The original argument for nationalization as the financial crisis was unfolding was that it would be seen as a bold preemptive move that would restore confidence in the financial sector. As arguments against (see Alan Blinder) and for nationalization (see Stiglitz) continue, the question that hangs over the economy is the following: Will it restore confidence and get the economy going again?
The assertion (without evidence) here is No - that if nationalization had taken place back in October then perhaps there was a chance. While public debate is a feature of a democratic society, the debate over nationalization has undermined what could have been a swift, bold, forceful action into one that can be viewed cautious, uncertain and perhaps even incompetent.
In this sense, the public, politicians and economists are like dogs and wolves while the regulators and those who undertake nationalization are ordinary people. Once the dogs and wolves smell the fear and uncertainty in the regulators, nationalization won't stand a chance.

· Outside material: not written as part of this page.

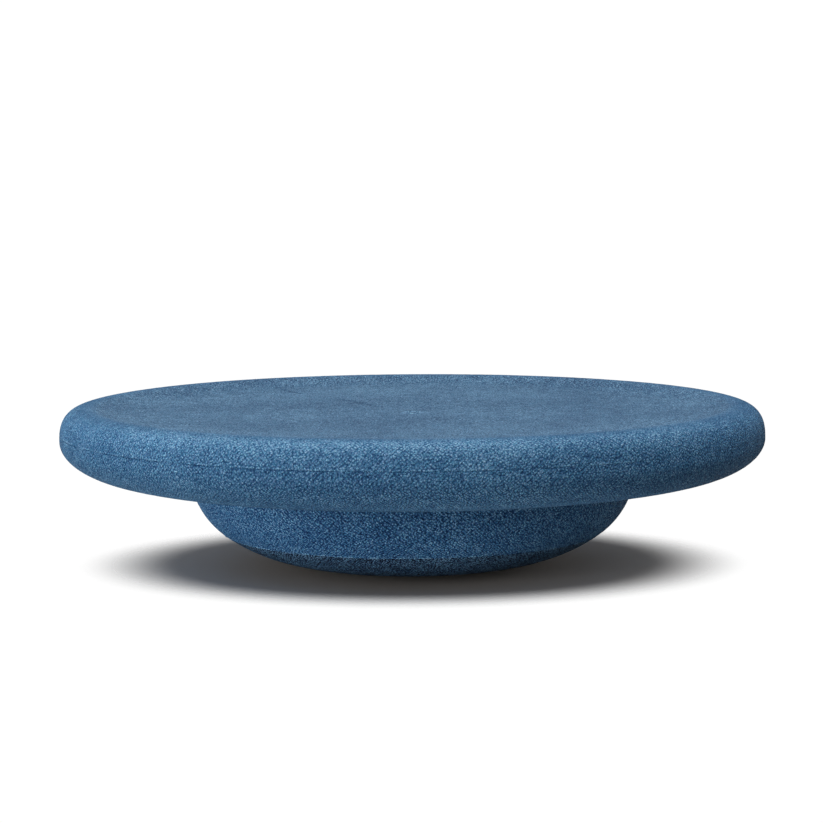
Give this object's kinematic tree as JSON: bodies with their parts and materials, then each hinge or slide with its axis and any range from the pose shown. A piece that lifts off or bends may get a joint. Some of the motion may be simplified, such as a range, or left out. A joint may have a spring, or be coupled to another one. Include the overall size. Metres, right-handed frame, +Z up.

As argued by Stiglitz however, it does not mean that nationalization is not a necessary feature for fixing the financial sector. Many would argue that based on Japan's experiences, fixing the financial sector is a necessary first step. Moreover, as argued by Richard Clarida the financial sector provides the multiplier for any kind of fiscal stimulus.
The time for nationalization has passed. While nationalization may be required for fixing the financial sector, the process will be long and arduous. The experiences of Fannie and Freddie point to how difficult this could be even though the takeover of these two institutions would at the time be considered bold and forceful. However, these institutions have a legacy of being an implicit part of the U.S. Treasury.